My mother would spitefully talk about the exile. Not my father. But there was great sadness in his eyes, despite the fact that he was very joyful on the outside – a good conversationalist who enjoyed a good time. They would have events at the school and he would sing with that great voice of his and dance. He knew the waltz, the tango…He lost his voice in Siberia since he started to smoke and drink. Whose voice could withstand the taiga? But something remained.

He was a very handsome man. He dressed well, in the Italian style, wearing a cap. At the table, saying a toast, he had a polished way of holding a fork. This led to intrigue and jealousy at the philharmonic. But my father treated it with a sense of humor. He had no evil side. He’d let it all pass.

I should say that to the extent that my father limited his anger, my brother had that hate towards the Soviet Union.

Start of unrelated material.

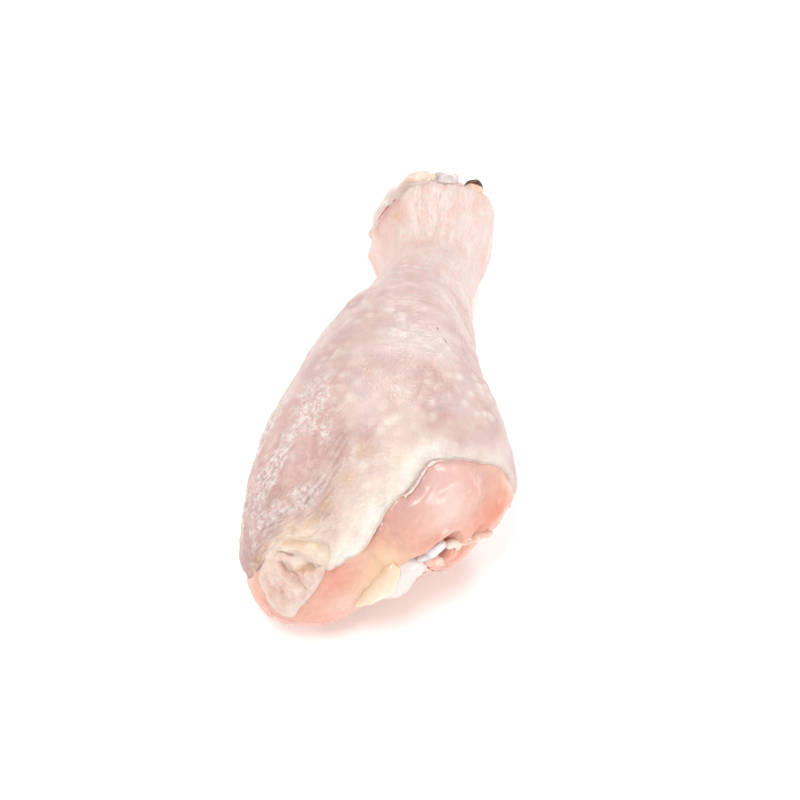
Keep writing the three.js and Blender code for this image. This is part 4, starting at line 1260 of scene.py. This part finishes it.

It was the early 1960s. The family started to discuss leaving the country. But then, something amazing occurred. They never left. My father reverted to his old beliefs - that this is his country, his Armenia. He didn’t believe that the country would change one day, but he had this Greek friend named “old man Koko’. He too had received a good education in Europe. Koko would say, “This country will collapse and we’ll have an independent Armenia.” Koko, by the way, lived to see independent Armenia. Afterwards, he’d come to our house almost every morning, with the newspapers. He’d drink his coffee and tell us the latest news. 

My father knew seven languages, all European, except English. My mother was an English specialist. But they didn’t know Russian.